Mr. Jarvis, who started his park service as a seasonal interpreter in 1976, likely had better things to do, given that nearly 87 percent of his agency was on furlough. Instead he was subjected to a five-hour hearing in which he had to explain the obvious: No money equals no people equals no services.
Most disturbing were the insinuations by lawmakers that Mr. Jarvis' decisions in closing the nation's 401 parks, monuments and other sites were unnecessary and politically motivated to inflict the most pain. "Drastic and unprecedented," said oversight committee chairman Darrell Issa, R-Calif., while natural resources chairman Doc Hastings, R-Wash., said sites were not closed by the Clinton administration during the last shutdown.
Wrong. Denis P. Galvin, deputy director of the park service during the Reagan, Clinton and Bush administrations, said that shutdown plans were in keeping with past practices.
In 1995 and 1996, he said, the Lincoln Memorial was closed, as were the Statue of Liberty, the Gateway Arch in St. Louis and other monuments around the country. Indeed, Washington Post accounts of those shutdowns detailed the frustration of tourists who found monuments and museums closed, campers evicted from national parks, the governor of Arizona ordering National Guard troops to the Grand Canyon in an attempt to keep it open.

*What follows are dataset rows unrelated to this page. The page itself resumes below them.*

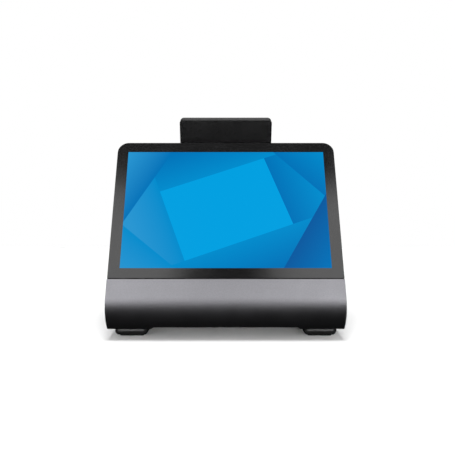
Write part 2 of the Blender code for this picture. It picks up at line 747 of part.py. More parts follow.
def key_loop(grow=0.0):
    """Long rounded key, along the side view's first axis."""
    half_length, half_width = 0.006 + grow, 0.0024 + grow
    radius = half_width * 0.999
    return rounded_box(-half_length, half_length, -half_width, half_width, radius, radius, 5)


def make_buttons():
    """Caps that sit flush in the right side, each with a flange inside the wall."""
    inner = HALF_WIDTH - WALL - GAP
    height = HALF_WIDTH - 0.0001 - inner
    crown = 0.0004
    edge = POWER_RADIUS + KEY_LIP
    profile = [(0, height), (POWER_RADIUS - crown, height), (POWER_RADIUS, height - crown)]
    profile += [(POWER_RADIUS, 0), (edge, 0), (edge, -KEY_LIP), (0, -KEY_LIP)]
    turned("power_button", profile, "black_plastic", None, (inner, *POWER_BUTTON), (0, pi / 2, 0), 20)
    for name, centre in VOLUME_BUTTONS.items():
        place = (*centre, inner)
        key = plate(name, [key_loop()], -KEY_LIP / 2, height, "black_plastic", SIDE_VIEW, place)
        flange = plate(f"{name} flange", [key_loop(0.0010)], -KEY_LIP, 0, frame=SIDE_VIEW, at=place)
        join(key, flange)


def make_switch_board():
    """Small board inside the right wall with a switch behind each button."""
    thickness, margin = 0.0012, 0.009
    back = HALF_WIDTH - 0.0075
    front = back + thickness
    start = VOLUME_BUTTONS["volume_down_button"][0] - margin
    end, z = POWER_BUTTON[0] + margin, POWER_BUTTON[1]
    board = box("switch_board", (back, front, start, end, z - 0.006, z + 0.006), "circuit_board")
    switches = []
    half = 0.0025
    for y, centre_z in (POWER_BUTTON, *VOLUME_BUTTONS.values()):
        span = (y - half, y + half, centre_z - half, centre_z + half)
        switches.append((front - thickness / 4, front + 0.0011, *span))
    join(board, add_object("switches", box_mesh(*switches), None))


def make_lock_plate():
    """Steel plate behind the lock slot."""
    y, z = LOCK_SLOT
    wall = -HALF_WIDTH + WALL + GAP
    outer = rounded_box(y - 0.011, y + 0.011, z - 0.007, z + 0.007, 0.0015, 0.0015, 2)
    slot = rounded_box(y - 0.0035, y + 0.0035, z - 0.0015, z + 0.0015)
    plate("lock_plate", [outer, slot], wall, wall + 0.0015, "bare_steel", SIDE_VIEW)


# ---- Rear door ----


def make_port_door():
    """Flap over the port bay. Its lower edge is rounded about the hinge axis and notched for cables."""
    half = WALL / 2
    profile = arc((0, 0), half, pi, 2 * pi, 6) + [(half, DOOR_HEIGHT), (-half, DOOR_HEIGHT)]
    door = plate("port_door", [profile], -DOOR_WIDTH / 2, DOOR_WIDTH / 2, "black_plastic", DOOR_SIDE)
    side = CABLE_NOTCH_HALF
    notch = rounded_box(-side, side, -WALL * 2, 0.009, upper=0.003, steps=3)
    cut(door, plate("cable notch", [notch], -WALL * 2, WALL * 2, frame=DOOR_AXIS))
    notch = circle(0, DOOR_HEIGHT + 0.002, FINGER_NOTCH_RADIUS, 28)
    cut(door, plate("finger notch", [notch], -WALL * 2, WALL * 2, frame=DOOR_AXIS))
    start, end = DOOR_WIDTH / 2 - 0.005, DOOR_WIDTH / 2 + 0.001
    radius = DOOR_PIN_RADIUS + RUNNING_GAP
    bores = [((side * start, 0, 0), (side * end, 0, 0), radius) for side in (-1, 1)]
    cut(door, add_object("door bores", rod_mesh(bores, 10), None, DOOR_AXIS))


def make_door_pins():
    middle = DOOR_WIDTH / 2 - 0.0005
    for name, side in (("left", -1), ("right", 1)):
        pin = rod_mesh([((-0.0038, 0, 0), (0.0038, 0, 0), DOOR_PIN_RADIUS)], 10)
        add_object(f"door_pin_{name}", pin, "bare_steel", DOOR_AXIS, (side * middle, 0, 0))


# ---- Customer display ----


def make_display_bracket():
    """Plate screwed to the rear face, with two ears for the hinge pin."""
    side = BRACKET_HALF_WIDTH
    loop = rounded_box(-side, side, BRACKET_LOW, HINGE_UP - 0.001, 0.004, 0.002, 3)
    holes = [circle(x, up, SCREW_HOLE, 12) for x, up in BRACKET_SCREWS]
    bracket = plate("display_bracket", [loop, *holes], -BRACKET_SHEET, -GAP, "black_plastic", REAR_FACE)
    ear = arc((0, 0), HINGE_RADIUS, -pi / 2, pi / 2, 8)
    ear += [(0.0015 - HINGE_OUT, HINGE_RADIUS - 0.0015), (0.0015 - HINGE_OUT, -0.012)]
    for name, low in (("left", -EAR_START - EAR_WIDTH), ("right", EAR_START)):
        join(bracket, plate(f"{name} ear", [ear], low, low + EAR_WIDTH, frame=CUSTOMER_SIDE))
    bore = rod_mesh([((-side, 0, 0), (side, 0, 0), HINGE_BORE)], 16)
    cut(bracket, add_object("pin bore", bore, None, CUSTOMER_AXIS))


def make_hinge_pin():
    """Headed pin, with a friction washer at each end of the display's barrel."""
    head = EAR_START + EAR_WIDTH + GAP
    end, tail = head + 0.0014, -head - 0.001
    radius = HINGE_PIN_RADIUS
    profile = [(0, end), (0.0028, end), (0.0028, head), (radius, head), (radius, -head)]
    profile += [(0.0026, -head), (0.0026, tail), (0, tail)]
    turned("hinge_pin", profile, "bare_steel", CUSTOMER_AXIS, turn=(0, pi / 2, 0), steps=16)
    start = BARREL_HALF_WIDTH + GAP
    for name, low in (("left", -start - WASHER_THICKNESS), ("right", start)):
        ring = [circle(0, 0, WASHER_RADIUS, 16), circle(0, 0, HINGE_BORE, 16)]
        plate(f"hinge_washer_{name}", ring, low, low + WASHER_THICKNESS, "bare_steel", CUSTOMER_SIDE)


def make_customer_display():
    """Case with a hinge barrel below it, and the window glass, picture module and board that it holds."""
    side = CUSTOMER_WIDTH / 2
    half = CUSTOMER_THICKNESS / 2
    low, high = CUSTOMER_BOTTOM, CUSTOMER_TOP
    corner = CUSTOMER_CORNER
    loop = rounded_box(-side, side, low, high, corner, corner, 5)
    case = bevel(plate("customer_case", [loop], -half, half, "black_plastic", CUSTOMER_AXIS), 0.0015, 2)
    wall = CUSTOMER_WALL
    corner -= wall / 2
    inside = rounded_box(-side + wall, side - wall, low + wall, high - wall, corner, corner, 4)
    cut(case, plate("case cavity", [inside], -half - 0.002, half - wall, frame=CUSTOMER_AXIS))
    barrel = rod_mesh([((-BARREL_HALF_WIDTH, 0, 0), (BARREL_HALF_WIDTH, 0, 0), HINGE_RADIUS)], 16)
    join(case, add_object("barrel", barrel, None, CUSTOMER_AXIS))
    reach = BARREL_HALF_WIDTH - 0.0005
    join(case, box("barrel neck", (-reach, reach, 0, low + wall * 0.7, -0.003, 0.003), frame=CUSTOMER_AXIS))
    bore = rod_mesh([((-side, 0, 0), (side, 0, 0), HINGE_BORE)], 16)
    cut(case, add_object("barrel bore", bore, None, CUSTOMER_AXIS))

    side -= wall + GAP
    low += wall + GAP
    high -= wall + GAP
    corner -= GAP
    window = rounded_box(-side, side, low, high, corner, corner, 4)
    face = -half + 0.0004
    plate("customer_glass", [window], face, face + CUSTOMER_GLASS, "cover_glass", CUSTOMER_AXIS)
    module = rounded_box(-0.0475, 0.0475, low + 0.001, high - 0.001)
    module_face = face + CUSTOMER_GLASS + GAP
    module_back = module_face + 0.0028
    plate("customer_lcd", [module], module_face, module_back, "picture", CUSTOMER_AXIS)
    board = rounded_box(-0.040, 0.040, low + 0.008, high - 0.008, 0.002, 0.002, 2)
    board_face = module_back + GAP
    plate("customer_board", [board], board_face, board_face + 0.0012, "circuit_board", CUSTOMER_AXIS)


# ---- Layout: places of repeated or shared features ----

# (y, z) on the sides
POWER_BUTTON = (0.036, 0.062)
POWER_RADIUS = 0.0042
VOLUME_BUTTONS = {"volume_up_button": (0.019, 0.062), "volume_down_button": (0.004, 0.062)}
LOCK_SLOT = (0.030, 0.045)
LOCK_HALF = (0.0037, 0.0018)
# (x, y) on the underside
BASE_SCREWS = [(x, y) for x in (-0.1132, 0.1132) for y in (-0.014, 0.032)]
BASE_SCREW_SEAT = FOOT_HEIGHT + 0.0022
BOARD_POSTS = [(x, y) for x in (-0.066, 0.066) for y in (-0.022, 0.008)]
FEET = [
    (f"{row}_{side}", x, y)
    for row, y in (("front", -0.0435), ("rear", 0.056))
    for side, x in (("left", -0.0974), ("right", 0.0974))
]
SPEAKER_SLOT_COUNT = 5
SPEAKER_SLOT_START = 0.082
SPEAKER_SLOT_PITCH = 0.0055
# (x, up) on the rear face
BRACKET_SCREWS = [(x, up) for x in (-0.020, 0.020) for up in (0.116, 0.130)]
CABLE_HOLE_UP = 0.123
CABLE_HOLE_RADIUS = 0.004
VENT_COUNT = 7
VENT_END = 0.058
VENT_RIB_HALF = 0.003
VENT_START = 0.066
VENT_PITCH = 0.0055
VENT_SLOT = 0.0022
BAY_LOW = 0.0268
BAY_HIGH = 0.0795
BAY_HALF_WIDTH = 0.0752
# name, x, width, height, length
PORTS = [
    ("usb_c_port", -0.052, 0.0090, 0.0033, 0.0085),
    ("usb_stack_outer", -0.034, 0.0144, 0.0156, 0.0175),
    ("usb_stack_inner", -0.014, 0.0144, 0.0156, 0.0175),
    ("ethernet_jack", 0.008, 0.0160, 0.0135, 0.0180),
    ("drawer_jack", 0.030, 0.0130, 0.0120, 0.0160),
    ("dc_jack", 0.050, 0.0092, 0.0110, 0.0140),
]

clear_scene()
PART = add_collection("pos_touchscreen_terminal")
CUTTERS = add_collection("cutters")
MATERIALS = {finish: make_material(finish) for finish in FINISHES}

# Frames. In SIDE_VIEW an outline's (x, y) is the body's (y, z); in FRONT_VIEW it is its (x, z).
SIDE_VIEW = add_frame("side_view", turn=(pi / 2, 0, pi / 2))
FRONT_VIEW = add_frame("front_view", turn=(pi / 2, 0, 0))
# In PANEL x is across, y up the glass and z out of it.
PANEL = add_frame("panel", (0, *PANEL_FOOT), (pi / 2 - PANEL_LEAN, 0, 0))
# In REAR_RISE z is up the rear face and y out of it. In REAR_FACE x is across, y up it and z into the body.
REAR_RISE = add_frame("rear_rise", (0, *REAR_FOOT), (REAR_LEAN, 0, 0))
REAR_FACE = add_frame("rear_face", turn=(pi / 2, 0, 0), parent=REAR_RISE)
# Hinge axes, along their own x. The side frames take an outline's (x, y) as (out, up).
DOOR_AXIS = add_frame("port_door_axis", (0, DOOR_AXIS_UP, WALL / 2), parent=REAR_FACE)
DOOR_SIDE = add_frame("port_door_side", turn=(0, pi / 2, 0), parent=DOOR_AXIS)
CUSTOMER_AXIS = add_frame("customer_display_axis", (0, HINGE_UP, -HINGE_OUT), parent=REAR_FACE)
CUSTOMER_SIDE = add_frame("customer_display_side", turn=(0, pi / 2, 0), parent=CUSTOMER_AXIS)

channel_cutter = make_channel_cutter()
make_front_glass()
make_panel_frame()
make_lcd()
make_chin_cover(channel_cutter)
make_base_tray(channel_cutter)
make_rear_housing()
make_feet()
make_base_weight()
make_screws()
make_main_board()
make_heatsink()
make_port_bay()
make_ports()
make_speakers()
make_flex()
make_customer_cable()
make_buttons()
make_switch_board()
make_lock_plate()
make_port_door()
make_door_pins()
make_display_bracket()
make_hinge_pin()
make_customer_display()
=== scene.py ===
"""Looks of the countertop point-of-sale terminal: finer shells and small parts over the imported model,
procedural materials, and a plain studio."""

import json
from math import asin, cos, pi, radians, sin

import bmesh
import bpy
from mathutils import Matrix, Vector


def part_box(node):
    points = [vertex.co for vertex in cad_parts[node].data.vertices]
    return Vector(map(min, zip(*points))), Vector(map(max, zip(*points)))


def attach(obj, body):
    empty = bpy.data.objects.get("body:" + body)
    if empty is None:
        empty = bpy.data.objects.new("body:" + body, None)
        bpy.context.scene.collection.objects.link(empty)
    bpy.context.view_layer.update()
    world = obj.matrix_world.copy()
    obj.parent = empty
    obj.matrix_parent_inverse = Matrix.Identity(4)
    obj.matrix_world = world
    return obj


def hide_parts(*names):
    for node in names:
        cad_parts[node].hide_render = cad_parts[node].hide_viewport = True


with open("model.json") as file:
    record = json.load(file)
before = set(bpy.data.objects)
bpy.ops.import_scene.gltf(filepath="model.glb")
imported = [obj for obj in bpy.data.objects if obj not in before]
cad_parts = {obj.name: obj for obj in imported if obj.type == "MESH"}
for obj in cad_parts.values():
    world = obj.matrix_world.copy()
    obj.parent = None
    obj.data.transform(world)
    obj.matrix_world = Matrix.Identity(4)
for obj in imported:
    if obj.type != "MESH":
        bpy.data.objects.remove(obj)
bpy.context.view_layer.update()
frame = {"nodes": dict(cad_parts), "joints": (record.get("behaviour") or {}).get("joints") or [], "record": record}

# ---- Sizes, in metres: the design's own driving dimensions, and places read from the frame ----
PANEL_LEAN = radians(28)  # back from upright
REAR_LEAN = radians(18)  # forward from upright
GAP = 0.0003  # between separate pieces
WALL = 0.0025
SEAM_HEIGHT = 0.024
CHANNEL_RISE = 0.002
CHANNEL_HALF_WIDTH = 0.075
CHIN_RADIUS = 0.028
CHIN_SHEET = 0.002
CHIN_FLAT = 0.018  # straight part, in line with the glass
CHIN_LIP = 0.0004  # how far the rolled edge reaches below the tray
CORNER_RADIUS = 0.012
REAR_CORNER_RADIUS = 0.010
GLASS_THICKNESS = 0.0018
GLASS_HEIGHT = 0.1588
PANEL_FRAME_DEPTH = 0.012
PANEL_SEAM = 0.0007  # shadow line between the glass and the chin
PICTURE_WIDTH = 0.2155
PICTURE_HEIGHT = 0.1356
PICTURE_MIDDLE = 0.0792
DOOR_AXIS_UP = 0.007
DOOR_HEIGHT = 0.050
HINGE_UP = 0.143
HINGE_OUT = 0.013
HINGE_RADIUS = 0.0045
PIN_BORE = 0.00175  # radius
FOOT_HALF = 0.0169
FOOT_WAIST_HALF = 0.0166
FOOT_LOW_HALF = 0.0148
FOOT_WAIST_HEIGHT = 0.0042
# The strip on each foot's front is paler than the foot: a painted highlight, standing for light on its front band.
FOOT_HIGHLIGHT_STRIP = (0.0132, 0.0061, 0.0082)  # the strip on its front: half width, and the heights of its edges
CUSTOMER_BOTTOM = 0.006
CUSTOMER_TOP = 0.070
CUSTOMER_THICKNESS = 0.013
CUSTOMER_CORNER = 0.0045
CUSTOMER_WALL = 0.0023
SCREW_HOLE = 0.0016  # radius
FAR = 0.3  # past everything, for cutters

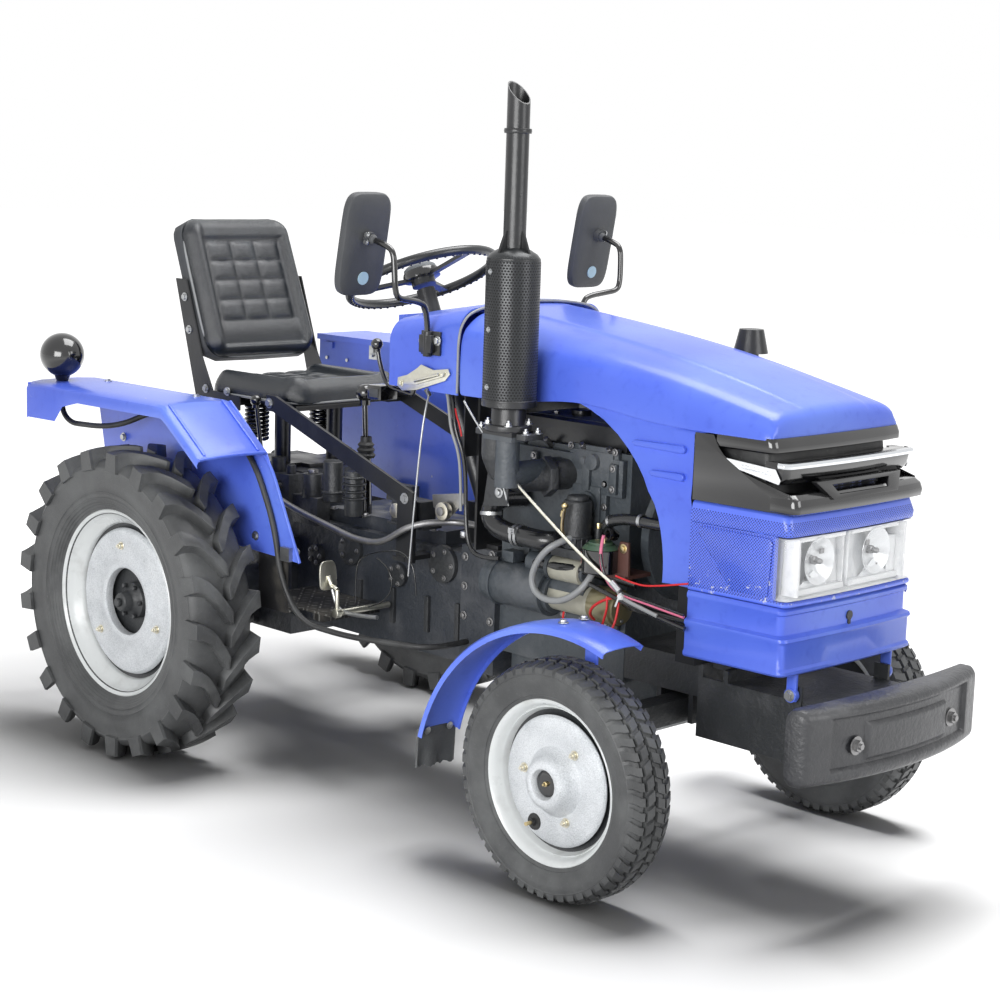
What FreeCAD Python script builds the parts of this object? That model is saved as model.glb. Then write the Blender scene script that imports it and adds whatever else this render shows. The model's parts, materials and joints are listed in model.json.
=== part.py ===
"""Compact two-wheel-drive farm tractor, parametric model in millimetres.

Frame: +X forward, +Y to the driver's left, +Z up. The origin is on the ground under the middle
of the machine. Every piece is drawn ahead of the rear axle and then placed as one sub-part.
"""

import FreeCAD, Part
import math
import os
import re

import Sketcher
from FreeCAD import Placement, Rotation, Vector

doc = FreeCAD.newDocument("farm_tractor")

# ---------------------------------------------------------------------------------------------
# Driving dimensions
# ---------------------------------------------------------------------------------------------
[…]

No doubt there are differences this time, most notably the use of barriers, but there are new security sensibilities in a world after 9/11. The park service, largely due to Republican-imposed budget constraints, had lost staff and maintenance funds even before the shutdown. Republicans who suddenly developed such tender concern for the parks would do better to ensure that the government doesn't close again and that the agency charged with protecting America's treasures has the resources it needs to serve the public.